## Instructions to follow
Write out each line beneath this one exactly as it reads.

=== Source records ===

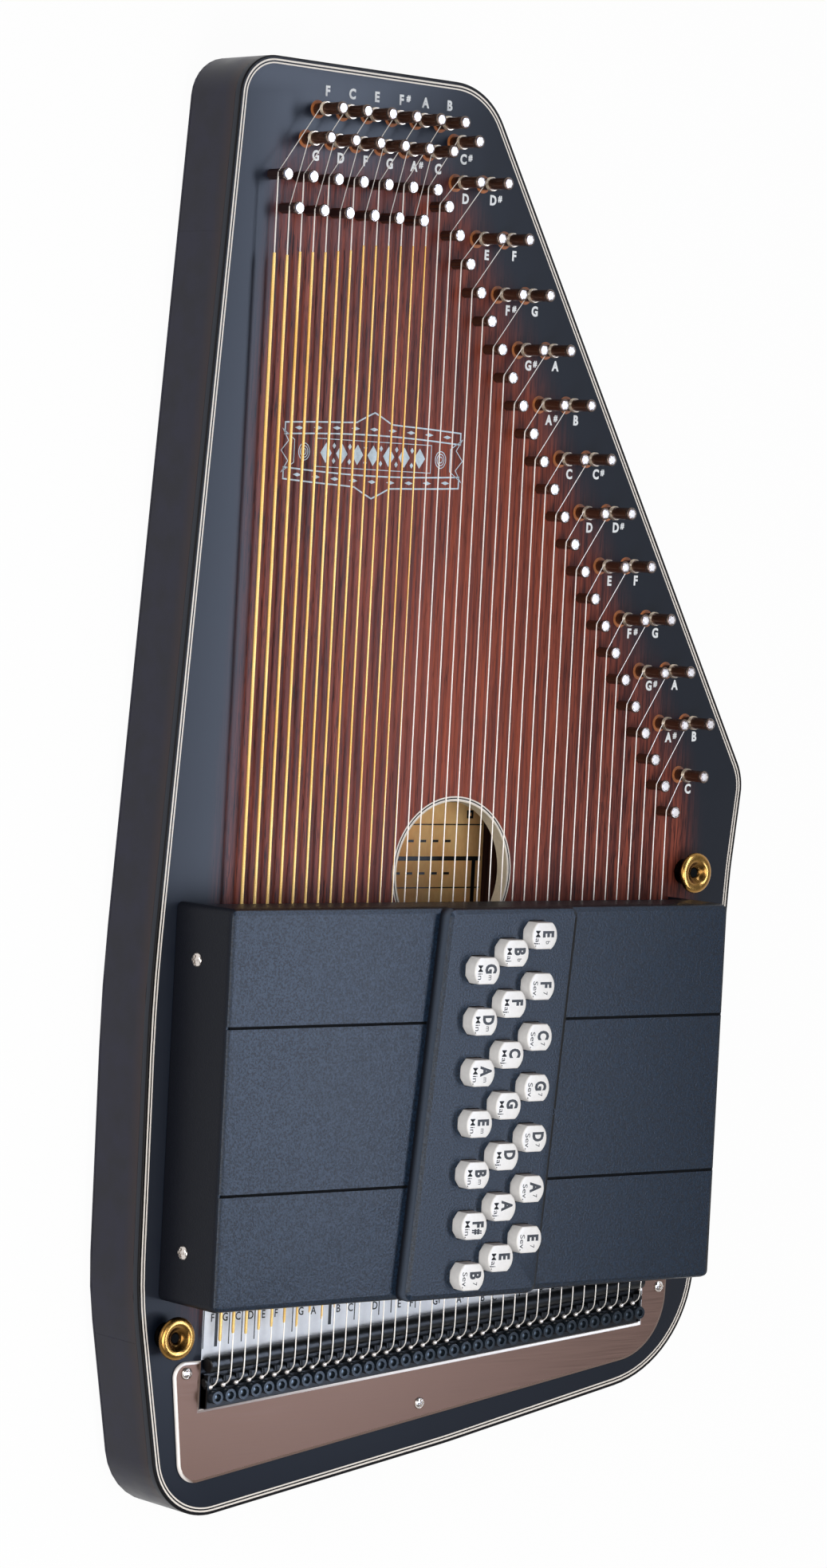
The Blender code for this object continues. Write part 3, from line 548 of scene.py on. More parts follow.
def ivory():
    """White button plastic, with painted shade that greys the flat facing away from the player's hand."""
    finish = Finish("ivory_plastic", roughness=0.38)
    noise = finish.noise((500, 500, 500), 4.0)
    white = finish.mix(finish.remap(noise, 0.3, 0.7), linear(234, 231, 228), linear(242, 239, 236))
    facing = finish.node("ShaderNodeSeparateXYZ")
    finish.wire(finish.node("ShaderNodeNewGeometry").outputs["Normal"], facing.inputs[0])
    far = finish.remap(facing.outputs["Y"], 0.86, 0.97, kind="SMOOTHSTEP")
    # Painted shade: grey on the far-facing flat.
    finish.colour(finish.mix(far, white, linear(186, 177, 174)))
    finish.bump(noise, 0.01)
    return finish.material


def label_paper():
    finish = Finish("label_paper", roughness=0.75, specular=0.2)
    blot = finish.noise((60, 60, 60), 4.0)
    fibre = finish.noise((900, 300, 300), 3.0)
    tan = finish.mix(finish.remap(blot, 0.3, 0.7), linear(250, 178, 108), linear(255, 212, 146))
    finish.colour(finish.mix(finish.remap(fibre, 0.3, 0.7, 0.0, 0.25), tan, linear(214, 158, 104)))
    finish.bump(fibre, 0.03, 0.4)
    return finish.material


def inner_wood():
    finish = Finish("inner_wood", roughness=0.7, specular=0.25)
    streak = finish.noise((500, 18, 300), 4.0)
    finish.colour(finish.mix(finish.remap(streak, 0.36, 0.64), linear(58, 34, 28), linear(100, 60, 46)))
    finish.bump(streak, 0.05, 0.5)
    return finish.material


FINISHES = {
    "sunburst": sunburst(),
    "lacquer": lacquer(),
    "plastic": moulded_plastic(),
    "maple": maple(),
    "winding": wound_wire(),
    "steel": speckled("string_steel", linear(255, 246, 238), 0.36, 0.25, grain=900.0, amount=0.05),
    "coil": speckled("string_coils", linear(206, 190, 170), 0.3, 0.9, grain=900.0, amount=0.10),
    # Painted shade and reflection: the pins' shanks and head rims are darker, browner copies of the bright nickel of
    # the heads.
    "pin_side": speckled("pin_shank_painted_shade", linear(92, 62, 48), 0.24, 0.6, grain=260.0, amount=0.06),
    "pin_rim_painted_shade": speckled("pin_rim_painted_shade", linear(104, 88, 80), 0.24, 0.8, grain=300.0, amount=0.05),
    "pin_head": speckled("pin_nickel", linear(250, 242, 236), 0.34, 0.6, grain=700.0, amount=0.04),
    "plate": brushed("satin_nickel", linear(112, 88, 76), 0.46, amount=0.06),
    "screw": speckled("screw_nickel", linear(214, 206, 200), 0.2, 0.9, grain=300.0, amount=0.04),
    "plate_edge": plate_edge(),
    "brass": turned_brass(),
    "dark_metal": speckled("blackened_steel", linear(16, 18, 21), 0.36, 0.2, grain=800.0, amount=0.2, specular=0.35),
    "black_socket": speckled("socket_steel", linear(30, 38, 46), 0.3, 0.2, grain=800.0, amount=0.15),
    # Painted highlight: lighter rings on the edges of the tuner screws' heads, and a lighter glint on the socket's
    # floor.
    "socket_rim_painted_highlight": speckled("socket_rim_painted_highlight", linear(40, 49, 57), 0.34, 0.4, grain=900.0, amount=0.15),
    "socket_floor_painted_glint": speckled("socket_floor_painted_glint", linear(100, 112, 122), 0.34, 0.6, grain=900.0, amount=0.15),
    "ivory": ivory(),
    "ink": speckled("black_ink", linear(16, 16, 18), 0.55, 0.0, grain=900.0, amount=0.2),
    "grey_ink": speckled("grey_ink", linear(22, 21, 24), 0.6, 0.0, grain=900.0, amount=0.15),
    "white_paint": speckled("white_paint", linear(246, 249, 252), 0.5, 0.0, grain=900.0, amount=0.06),
    "pale_blue_paint": speckled("pale_blue_paint", linear(196, 214, 226), 0.5, 0.0, grain=700.0, amount=0.12),
    "white_binding": speckled("white_binding", linear(238, 230, 221), 0.45, 0.0, grain=600.0, amount=0.06, specular=0.2),
    "black_binding": speckled("black_binding", linear(14, 12, 14), 0.4, 0.0, grain=600.0, amount=0.15, specular=0.15),
    "cream_wall": speckled("cream_wall", linear(214, 202, 178), 0.5, 0.0, grain=500.0, amount=0.08),
    "bare_wood": speckled("bare_wood", linear(168, 98, 44), 0.7, 0.0, grain=700.0, amount=0.30, bump=0.1),
    "card": speckled("chart_card", linear(234, 240, 253), 0.6, 0.0, grain=400.0, amount=0.04),
    "paper": label_paper(),
    "inner_wood": inner_wood(),
    "bar": bar_finish(),
    "rubber": speckled("rubber", linear(34, 34, 35), 0.85, 0.0, grain=700.0, amount=0.2, bump=0.05),
    # Painted shade: black for strips and discs put where grooves and recesses fall into shade.
    "shadow_line": speckled("painted_shade_black", linear(9, 10, 12), 0.7, 0.0, amount=0.1, specular=0.05),
}

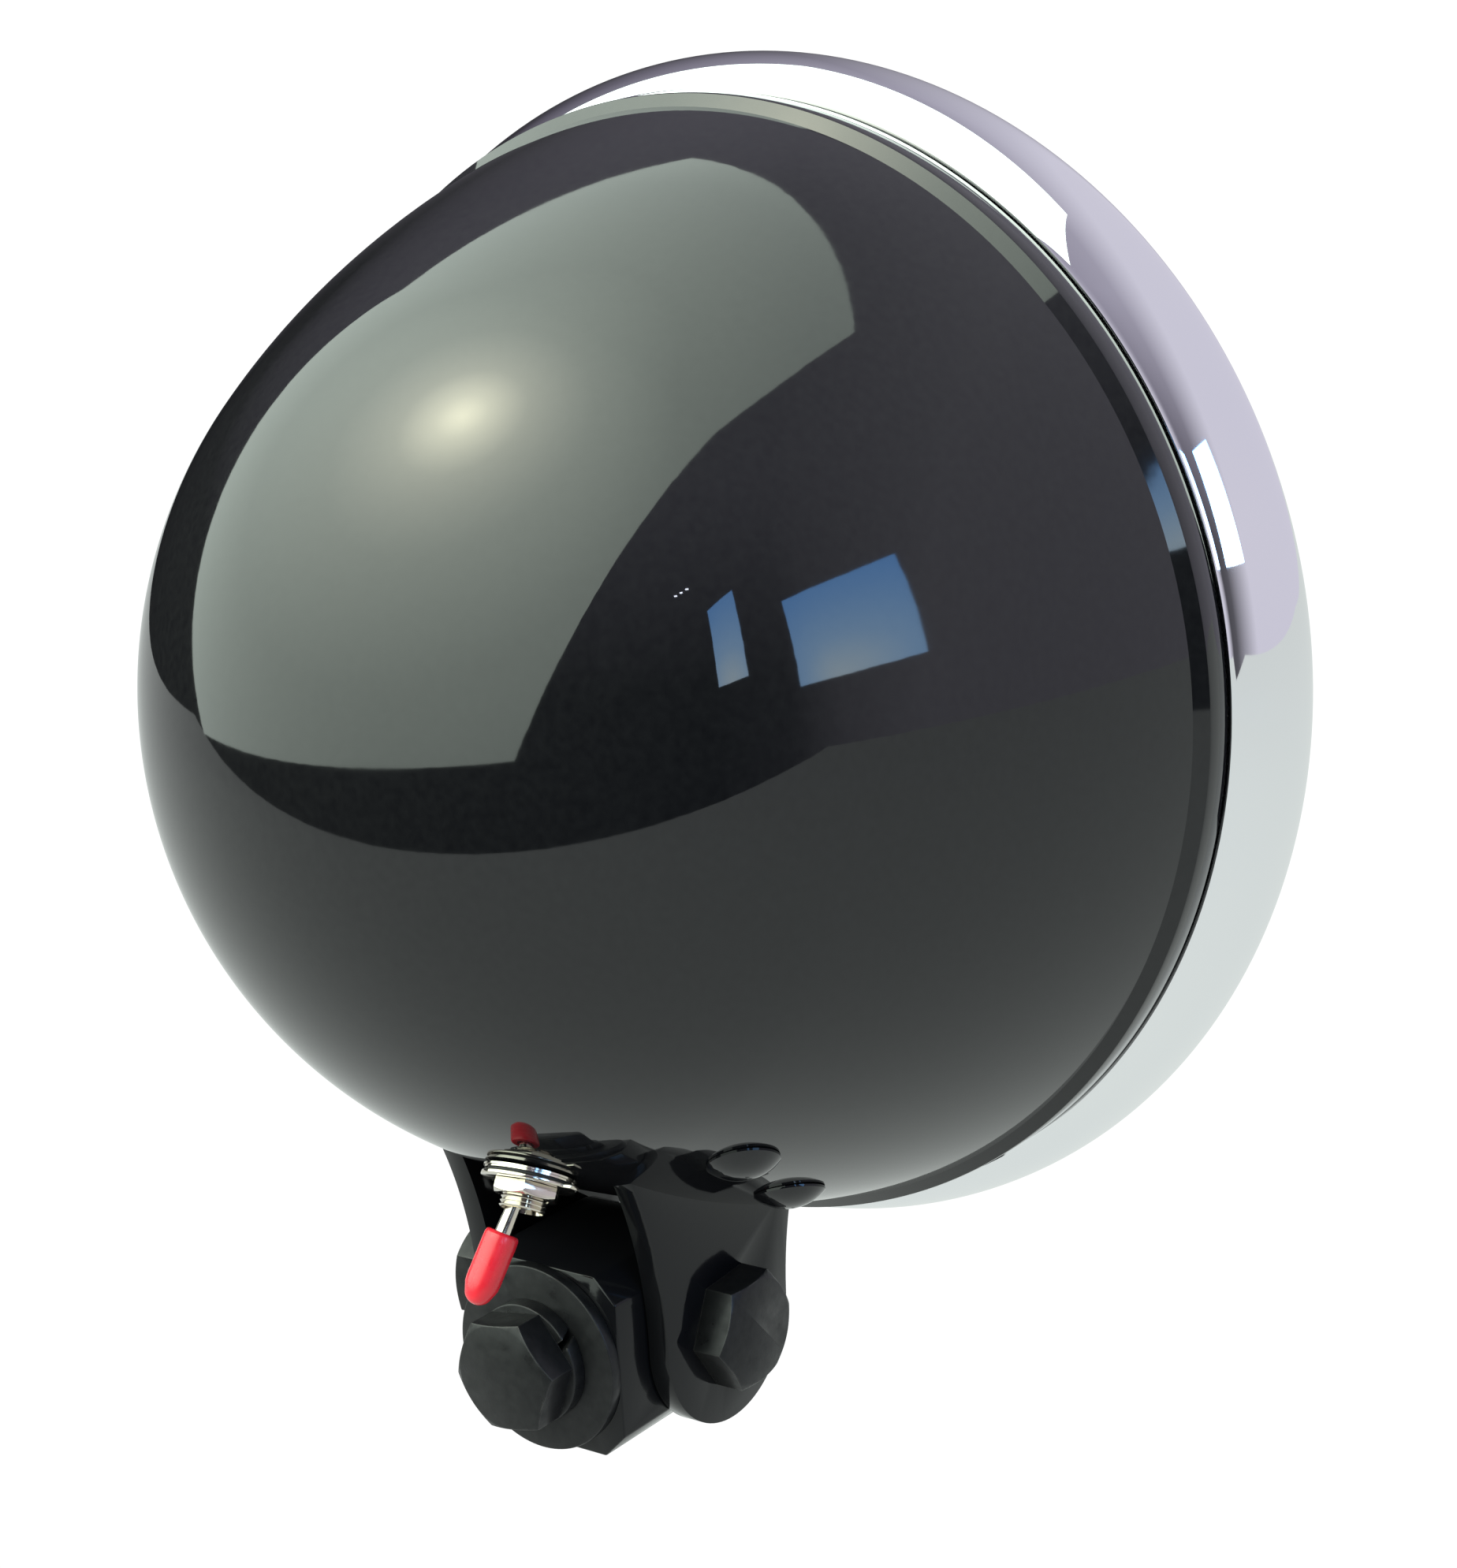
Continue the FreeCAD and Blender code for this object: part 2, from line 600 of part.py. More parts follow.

===

## Response to this exercise
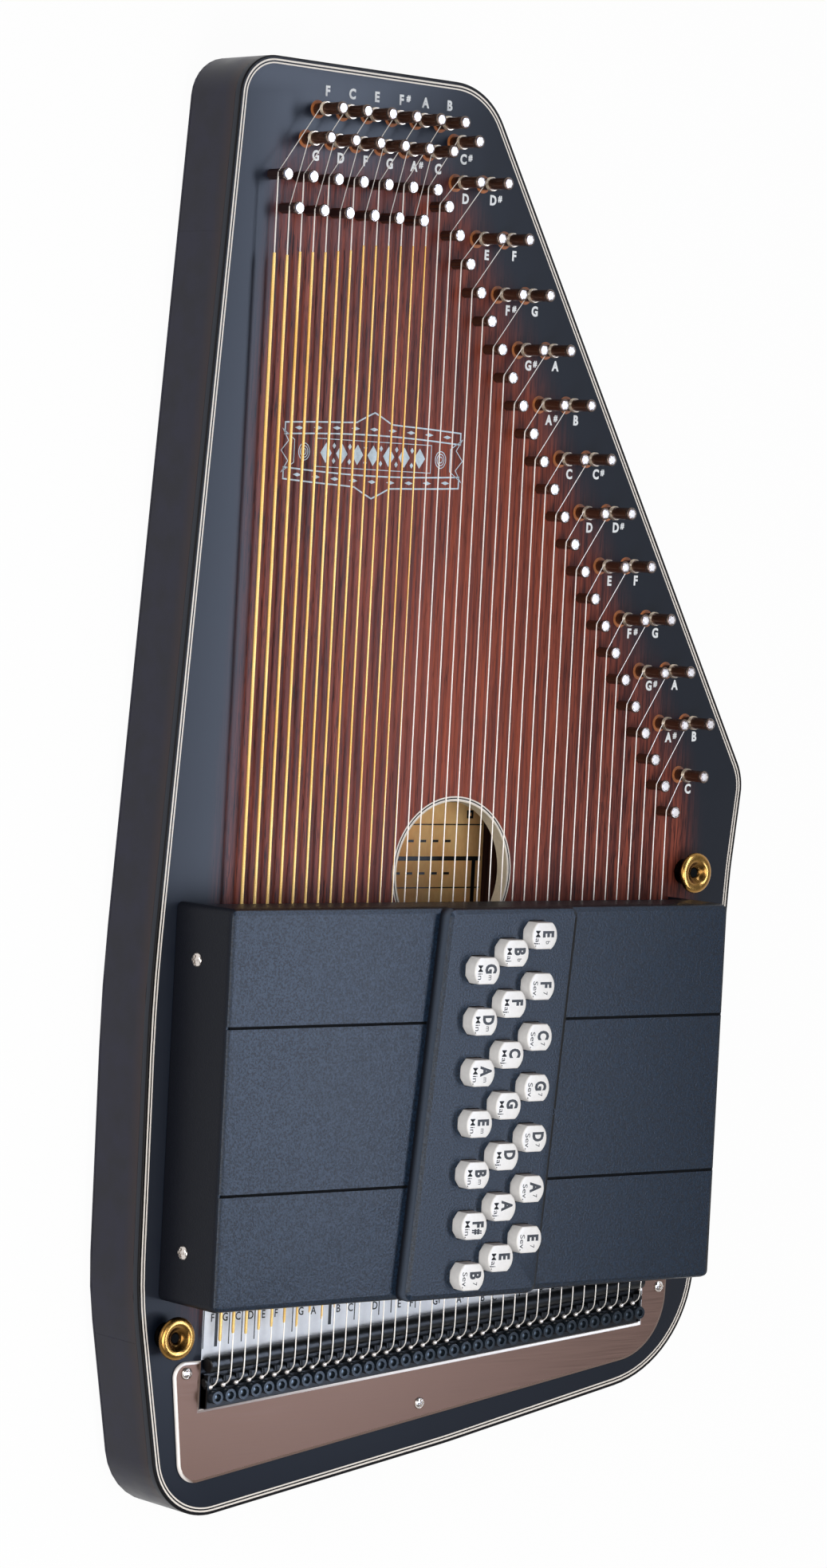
The Blender code for this object continues. Write part 3, from line 548 of scene.py on. More parts follow.
def ivory():
    """White button plastic, with painted shade that greys the flat facing away from the player's hand."""
    finish = Finish("ivory_plastic", roughness=0.38)
    noise = finish.noise((500, 500, 500), 4.0)
    white = finish.mix(finish.remap(noise, 0.3, 0.7), linear(234, 231, 228), linear(242, 239, 236))
    facing = finish.node("ShaderNodeSeparateXYZ")
    finish.wire(finish.node("ShaderNodeNewGeometry").outputs["Normal"], facing.inputs[0])
    far = finish.remap(facing.outputs["Y"], 0.86, 0.97, kind="SMOOTHSTEP")
    # Painted shade: grey on the far-facing flat.
    finish.colour(finish.mix(far, white, linear(186, 177, 174)))
    finish.bump(noise, 0.01)
    return finish.material


def label_paper():
    finish = Finish("label_paper", roughness=0.75, specular=0.2)
    blot = finish.noise((60, 60, 60), 4.0)
    fibre = finish.noise((900, 300, 300), 3.0)
    tan = finish.mix(finish.remap(blot, 0.3, 0.7), linear(250, 178, 108), linear(255, 212, 146))
    finish.colour(finish.mix(finish.remap(fibre, 0.3, 0.7, 0.0, 0.25), tan, linear(214, 158, 104)))
    finish.bump(fibre, 0.03, 0.4)
    return finish.material


def inner_wood():
    finish = Finish("inner_wood", roughness=0.7, specular=0.25)
    streak = finish.noise((500, 18, 300), 4.0)
    finish.colour(finish.mix(finish.remap(streak, 0.36, 0.64), linear(58, 34, 28), linear(100, 60, 46)))
    finish.bump(streak, 0.05, 0.5)
    return finish.material


FINISHES = {
    "sunburst": sunburst(),
    "lacquer": lacquer(),
    "plastic": moulded_plastic(),
    "maple": maple(),
    "winding": wound_wire(),
    "steel": speckled("string_steel", linear(255, 246, 238), 0.36, 0.25, grain=900.0, amount=0.05),
    "coil": speckled("string_coils", linear(206, 190, 170), 0.3, 0.9, grain=900.0, amount=0.10),
    # Painted shade and reflection: the pins' shanks and head rims are darker, browner copies of the bright nickel of
    # the heads.
    "pin_side": speckled("pin_shank_painted_shade", linear(92, 62, 48), 0.24, 0.6, grain=260.0, amount=0.06),
    "pin_rim_painted_shade": speckled("pin_rim_painted_shade", linear(104, 88, 80), 0.24, 0.8, grain=300.0, amount=0.05),
    "pin_head": speckled("pin_nickel", linear(250, 242, 236), 0.34, 0.6, grain=700.0, amount=0.04),
    "plate": brushed("satin_nickel", linear(112, 88, 76), 0.46, amount=0.06),
    "screw": speckled("screw_nickel", linear(214, 206, 200), 0.2, 0.9, grain=300.0, amount=0.04),
    "plate_edge": plate_edge(),
    "brass": turned_brass(),
    "dark_metal": speckled("blackened_steel", linear(16, 18, 21), 0.36, 0.2, grain=800.0, amount=0.2, specular=0.35),
    "black_socket": speckled("socket_steel", linear(30, 38, 46), 0.3, 0.2, grain=800.0, amount=0.15),
    # Painted highlight: lighter rings on the edges of the tuner screws' heads, and a lighter glint on the socket's
    # floor.
    "socket_rim_painted_highlight": speckled("socket_rim_painted_highlight", linear(40, 49, 57), 0.34, 0.4, grain=900.0, amount=0.15),
    "socket_floor_painted_glint": speckled("socket_floor_painted_glint", linear(100, 112, 122), 0.34, 0.6, grain=900.0, amount=0.15),
    "ivory": ivory(),
    "ink": speckled("black_ink", linear(16, 16, 18), 0.55, 0.0, grain=900.0, amount=0.2),
    "grey_ink": speckled("grey_ink", linear(22, 21, 24), 0.6, 0.0, grain=900.0, amount=0.15),
    "white_paint": speckled("white_paint", linear(246, 249, 252), 0.5, 0.0, grain=900.0, amount=0.06),
    "pale_blue_paint": speckled("pale_blue_paint", linear(196, 214, 226), 0.5, 0.0, grain=700.0, amount=0.12),
    "white_binding": speckled("white_binding", linear(238, 230, 221), 0.45, 0.0, grain=600.0, amount=0.06, specular=0.2),
    "black_binding": speckled("black_binding", linear(14, 12, 14), 0.4, 0.0, grain=600.0, amount=0.15, specular=0.15),
    "cream_wall": speckled("cream_wall", linear(214, 202, 178), 0.5, 0.0, grain=500.0, amount=0.08),
    "bare_wood": speckled("bare_wood", linear(168, 98, 44), 0.7, 0.0, grain=700.0, amount=0.30, bump=0.1),
    "card": speckled("chart_card", linear(234, 240, 253), 0.6, 0.0, grain=400.0, amount=0.04),
    "paper": label_paper(),
    "inner_wood": inner_wood(),
    "bar": bar_finish(),
    "rubber": speckled("rubber", linear(34, 34, 35), 0.85, 0.0, grain=700.0, amount=0.2, bump=0.05),
    # Painted shade: black for strips and discs put where grooves and recesses fall into shade.
    "shadow_line": speckled("painted_shade_black", linear(9, 10, 12), 0.7, 0.0, amount=0.1, specular=0.05),
}

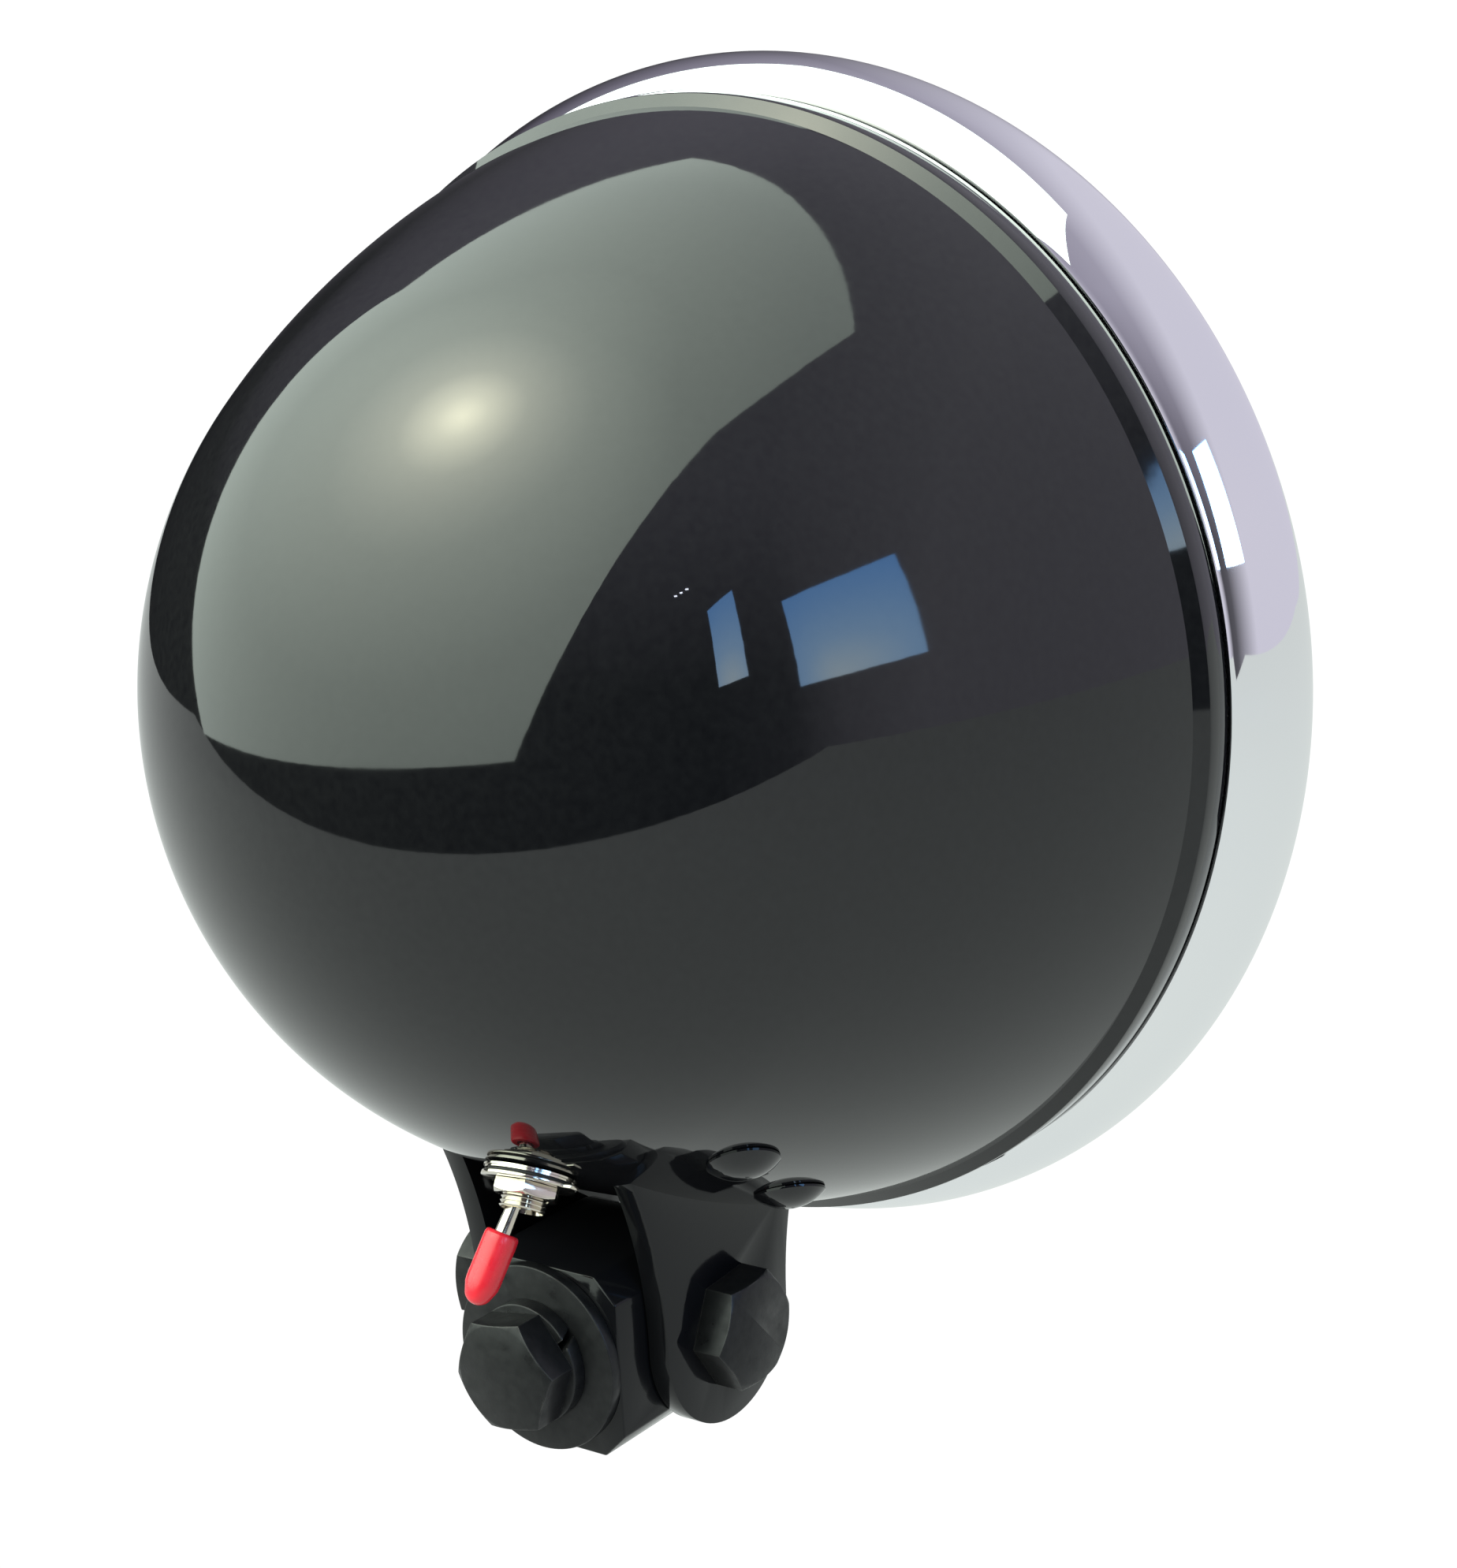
Continue the FreeCAD and Blender code for this object: part 2, from line 600 of part.py. More parts follow.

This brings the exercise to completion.